Nevertheless, the choice of model system illustrates how far the field still has to go. The MBH reaction is among the best-studied reactions in organic chemistry, as illustrated by Singleton’s 2015 mechanistic tour de force (and references therein, and subsequent work), so Jensen and co-workers could have good confidence that the transition state they were studying was correct and relevant. Furthermore, as I understand it, the MBH reaction can be catalyzed by just about any tertiary amine—there aren’t the sort of harsh activity cliffs or arcane structural requirements that characterize many other catalytic reactions. Without either of these factors—well-studied mechanism or friendly catalyst SAR—I doubt this work would be possible.
This point might seem discouraging, but I mean it in quite the opposite way.

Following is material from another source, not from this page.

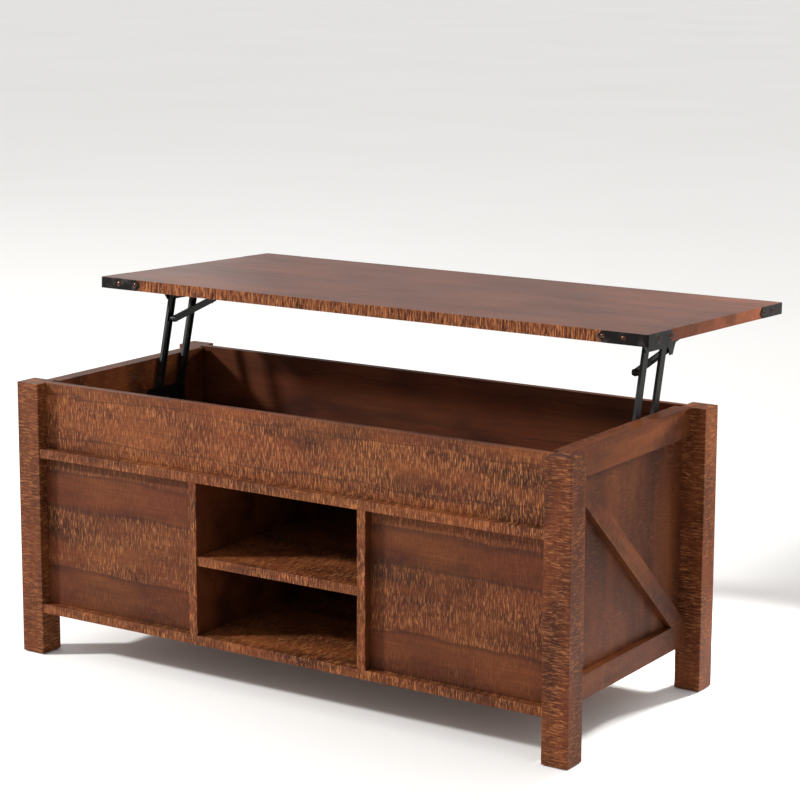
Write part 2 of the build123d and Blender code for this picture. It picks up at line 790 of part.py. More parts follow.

De novo catalyst design isn’t impossible for mysterious and opaque reasons, but for quite intelligible reasons—mechanisms are complicated, catalysts are hard to design, and we just don’t understand enough about what we’re doing, experimentally or computationally. What Jensen has shown us is that, if we can address these issues, we can expect to start converging on oracular results. I find this very exciting!